Identifying the main drivers of the spatiotemporal variations in wetland methane emissions during 2001–2020

Abstract

Wetlands act as an important natural source of global methane (CH4). The emission rate of wetland CH4 is jointly affected by climate change, carbon dioxide (CO2) fertilization, and wetland distribution. In this study, we implemented a wetland CH4 emission module into the Yale Interactive Biosphere (YIBs) model to quantify the spatiotemporal variations of global wetland CH4 emissions in 2001–2020. Site-level validations showed that the YIBs model reasonably captures the seasonality and magnitude of CH4 emissions at 28 out of 33 sites with significantly positive correlations and low relative biases. On the global scale, the YIBs predicts an annual mean wetland CH4 emission of 147.5 Tg yr−1 in 2000–2017, very close to the estimate of 147.9 Tg yr−1 from the ensemble of 13 process-based models. Global wetland CH4 emissions showed a positive trend of 0.74 Tg yr−2 in the past 2 decades, leading to an increase of 7.4 Tg yr−1 (5.2%) in 2008–2017 than 2000–2009. Climate change and CO2 fertilization accounted for over 70% of global wetland CH4 emission changes.
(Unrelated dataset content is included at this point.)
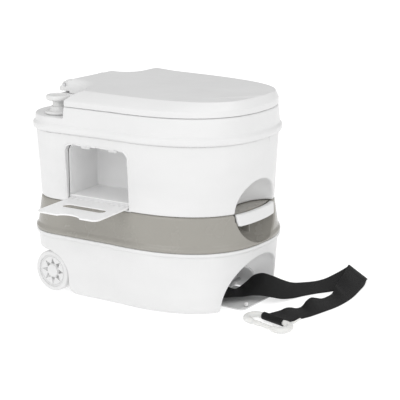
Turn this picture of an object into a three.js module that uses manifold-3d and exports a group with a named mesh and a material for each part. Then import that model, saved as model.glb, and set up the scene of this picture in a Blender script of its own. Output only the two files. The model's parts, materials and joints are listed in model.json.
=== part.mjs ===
// Portable camp toilet: a flush tank with seat and lid standing on a wheeled waste tank.
// Millimetres, +Z up, front towards -Y. The origin is on the ground, under the middle of the body.
import * as THREE from "three";
import { mergeVertices } from "three/addons/utils/BufferGeometryUtils.js";
import Module from "manifold-3d";

const wasm = await Module();
wasm.setup();

// ---------------------------------------------------------------- driving dimensions
const GAP = 0.3; // between pieces that touch
const WALL = 3; // moulded walls

// plan outline of the body at its widest, the rim bead
const SIDE_HALF = 170; // half-width where the sides meet the curved front
const REAR_HALF = 180.7; // half-width at the rear corners
const FRONT_Y = -216;
const REAR_Y = 216;
const SHOULDER_Y = 4; // where the sides meet the curved front
const REAR_CORNER = 74;
const FRONT_POWER = 2.4; // super-ellipse of the front

// heights of the stacked shells
const BASE_TOP = 121.3;
const WASTE_TOP = 186;
const FLUSH_BOTTOM = 186.4;
const FLUSH_TOP = 317.2;
const DECK_TOP = 367;
const LID_BOTTOM = 367.6;
const LID_TOP = 394;
const SHELF_Z = 345; // low corners of the deck, for the pump and the filler

// bowl, seat and slide valve share one vertical axis
const BOWL_Y = -20;
const OUTLET_R = 48;
const OPENING_A = 104; // half-width of the seat opening
const OPENING_B = 134; // half-length of the seat opening

// lid and seat hinge
const HINGE_Y = 202;
const HINGE_Z = 383;
const PIN_R = 3;

// pump and filler in the rear corners
const PUMP = [-140, 152];
const FILLER = [124, 184];

// paper compartment and its door, square to the slanting side wall
const PAPER_Y = 39;
const PAPER_HALF = 69; // half-length of the opening
const PAPER_TOP = 297;
const PAPER_BOTTOM = 189.4;
const PAPER_DEPTH = 96;
const DOOR_HINGE_Z = 192.2;
const DOOR_THICK = 2.6;
const DOOR_REACH = 104;

// slide valve
const CHANNEL_HALF = 64.5;
const CHANNEL_Z = 172;
const BLADE_HALF = 56;
const BLADE_Z = 176;

// wheels
const AXLE_Y = 156;
const WHEEL_R = 40;
const AXLE_R = 5;
const WHEEL_INNER = 142;
const WHEEL_OUTER = 168;

// webbing of the towing strap
const STRAP_THICK = 2;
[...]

Among them, the impact of CO2 grew steadily and became the dominant factor after the year 2008. The most significant changes in wetland CH4 emissions were located in the tropical regions following the perturbations in temperature that drives the ecosystem productivity. We found limited changes in CH4 emissions over high latitudes because of the moderate variations in wetland area fraction. The rise of wetland CH4 emissions poses an emerging threat to the global warming and likely escalates the tropospheric air pollutants.